Directions for this task
Within the material below, find each line bearing the word "Metres" and present it.

Available records
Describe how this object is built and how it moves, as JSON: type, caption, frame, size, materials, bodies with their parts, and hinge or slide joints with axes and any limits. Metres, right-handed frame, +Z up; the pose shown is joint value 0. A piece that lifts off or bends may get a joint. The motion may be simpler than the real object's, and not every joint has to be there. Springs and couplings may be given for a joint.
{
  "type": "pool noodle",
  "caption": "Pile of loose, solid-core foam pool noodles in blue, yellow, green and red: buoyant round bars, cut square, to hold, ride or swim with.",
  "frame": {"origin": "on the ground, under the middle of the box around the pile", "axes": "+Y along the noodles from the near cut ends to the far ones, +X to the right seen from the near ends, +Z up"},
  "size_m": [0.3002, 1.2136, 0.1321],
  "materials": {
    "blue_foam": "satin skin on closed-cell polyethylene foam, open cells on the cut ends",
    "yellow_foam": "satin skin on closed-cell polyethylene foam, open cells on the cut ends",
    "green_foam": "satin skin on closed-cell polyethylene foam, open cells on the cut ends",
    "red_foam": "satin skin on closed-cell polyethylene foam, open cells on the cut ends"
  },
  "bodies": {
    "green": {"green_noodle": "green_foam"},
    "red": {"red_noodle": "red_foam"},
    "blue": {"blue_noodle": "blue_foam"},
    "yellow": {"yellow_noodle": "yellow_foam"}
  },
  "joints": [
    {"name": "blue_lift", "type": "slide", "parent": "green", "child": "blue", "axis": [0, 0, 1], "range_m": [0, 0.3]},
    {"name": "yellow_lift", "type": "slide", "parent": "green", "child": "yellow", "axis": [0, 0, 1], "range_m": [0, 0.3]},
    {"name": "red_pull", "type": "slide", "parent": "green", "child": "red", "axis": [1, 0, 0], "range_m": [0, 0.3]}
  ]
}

==

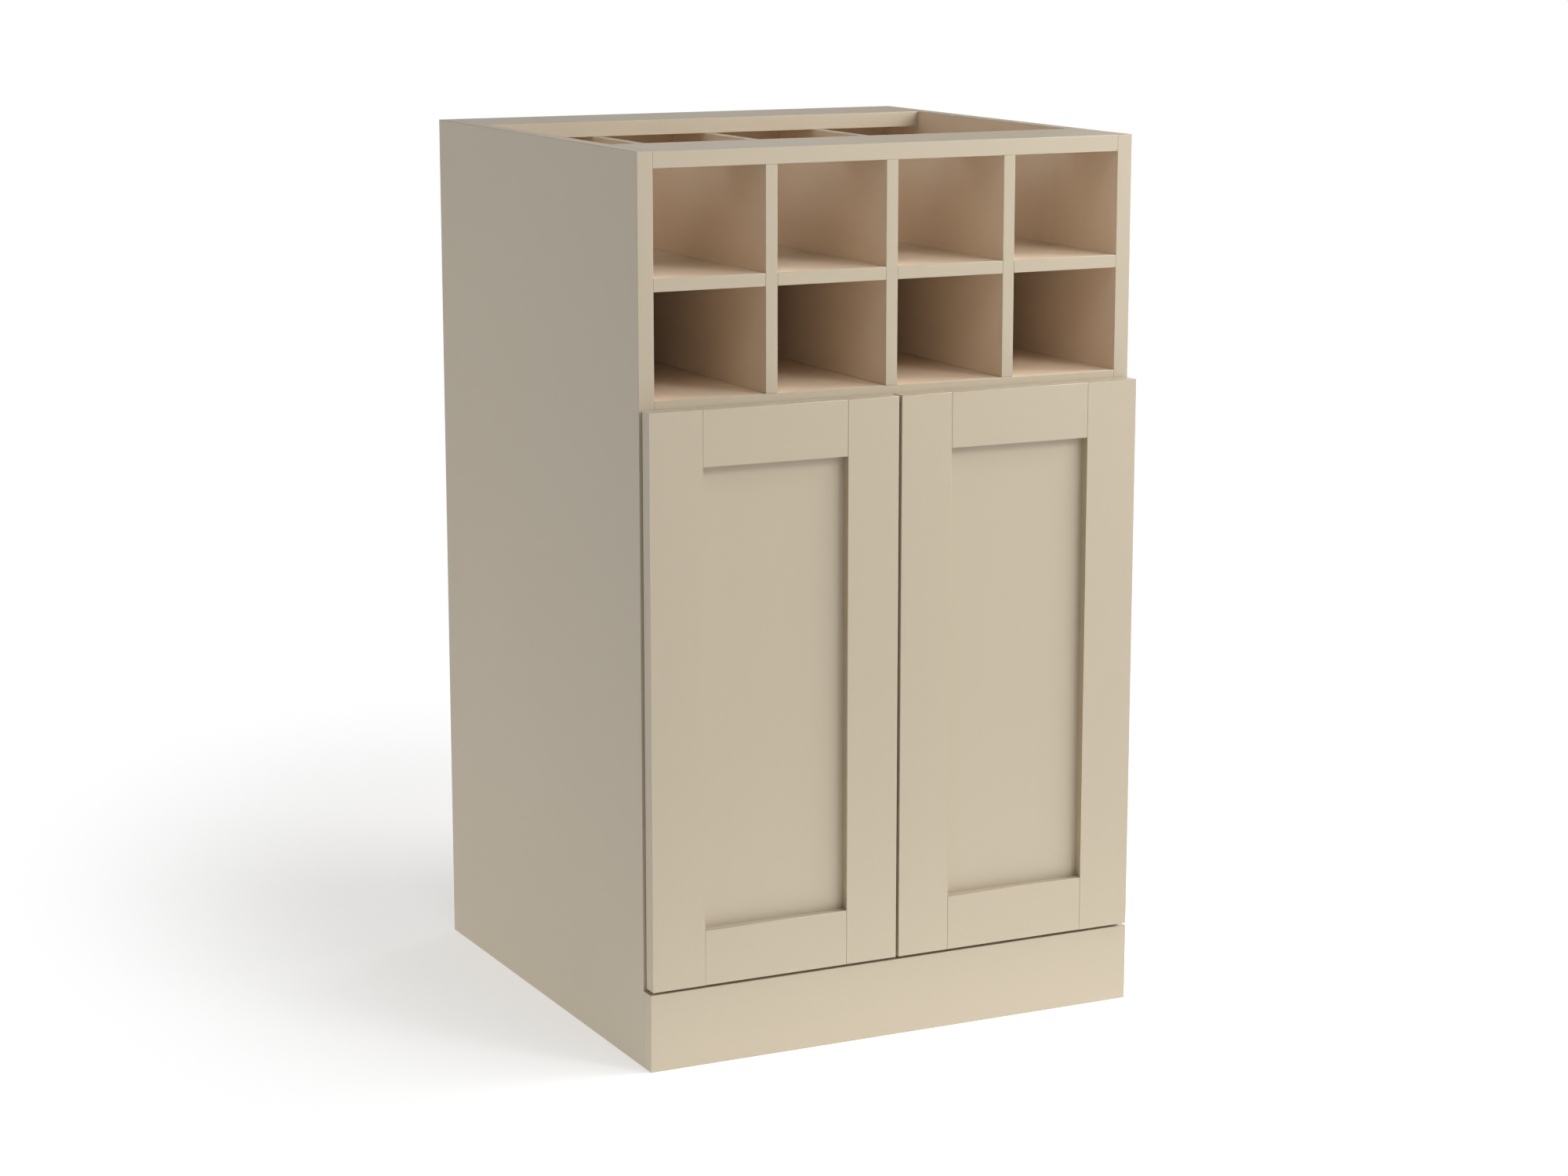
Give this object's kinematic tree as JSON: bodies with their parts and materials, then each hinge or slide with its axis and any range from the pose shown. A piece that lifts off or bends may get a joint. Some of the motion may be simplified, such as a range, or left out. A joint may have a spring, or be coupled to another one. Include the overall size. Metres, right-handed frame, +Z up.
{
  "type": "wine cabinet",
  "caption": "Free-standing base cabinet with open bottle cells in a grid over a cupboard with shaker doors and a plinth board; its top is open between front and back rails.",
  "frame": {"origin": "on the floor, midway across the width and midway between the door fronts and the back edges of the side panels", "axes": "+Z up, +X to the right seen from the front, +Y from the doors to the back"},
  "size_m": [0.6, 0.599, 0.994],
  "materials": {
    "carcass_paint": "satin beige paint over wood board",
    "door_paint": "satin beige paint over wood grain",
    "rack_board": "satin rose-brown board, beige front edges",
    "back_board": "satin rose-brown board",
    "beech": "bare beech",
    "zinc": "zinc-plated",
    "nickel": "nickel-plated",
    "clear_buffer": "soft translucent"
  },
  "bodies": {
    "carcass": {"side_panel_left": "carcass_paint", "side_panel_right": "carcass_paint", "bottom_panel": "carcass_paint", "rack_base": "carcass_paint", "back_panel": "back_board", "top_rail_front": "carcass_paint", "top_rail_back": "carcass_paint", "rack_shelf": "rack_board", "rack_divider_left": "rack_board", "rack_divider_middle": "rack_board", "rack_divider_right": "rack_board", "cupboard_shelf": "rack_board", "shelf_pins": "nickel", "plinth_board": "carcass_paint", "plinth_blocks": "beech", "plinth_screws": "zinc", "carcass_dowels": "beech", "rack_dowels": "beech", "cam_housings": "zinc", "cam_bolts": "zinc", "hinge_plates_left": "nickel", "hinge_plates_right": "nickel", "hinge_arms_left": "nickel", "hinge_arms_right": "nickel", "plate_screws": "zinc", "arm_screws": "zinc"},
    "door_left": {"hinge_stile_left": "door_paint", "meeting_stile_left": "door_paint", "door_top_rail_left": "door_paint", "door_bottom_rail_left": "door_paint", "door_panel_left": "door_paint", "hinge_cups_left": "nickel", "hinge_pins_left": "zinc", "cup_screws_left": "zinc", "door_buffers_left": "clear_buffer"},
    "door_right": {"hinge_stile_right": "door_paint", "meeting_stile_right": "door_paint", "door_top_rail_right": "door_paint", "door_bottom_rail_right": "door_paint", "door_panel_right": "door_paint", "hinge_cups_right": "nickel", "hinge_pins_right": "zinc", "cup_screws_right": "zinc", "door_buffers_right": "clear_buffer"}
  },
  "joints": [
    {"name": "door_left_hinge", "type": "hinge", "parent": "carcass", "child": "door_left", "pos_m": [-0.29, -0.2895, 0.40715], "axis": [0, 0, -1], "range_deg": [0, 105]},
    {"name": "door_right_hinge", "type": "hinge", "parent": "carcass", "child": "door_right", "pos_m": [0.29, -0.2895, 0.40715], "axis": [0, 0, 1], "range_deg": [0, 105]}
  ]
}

Full solution
Describe how this object is built and how it moves, as JSON: type, caption, frame, size, materials, bodies with their parts, and hinge or slide joints with axes and any limits. Metres, right-handed frame, +Z up; the pose shown is joint value 0. A piece that lifts off or bends may get a joint. The motion may be simpler than the real object's, and not every joint has to be there. Springs and couplings may be given for a joint.
Give this object's kinematic tree as JSON: bodies with their parts and materials, then each hinge or slide with its axis and any range from the pose shown. A piece that lifts off or bends may get a joint. Some of the motion may be simplified, such as a range, or left out. A joint may have a spring, or be coupled to another one. Include the overall size. Metres, right-handed frame, +Z up.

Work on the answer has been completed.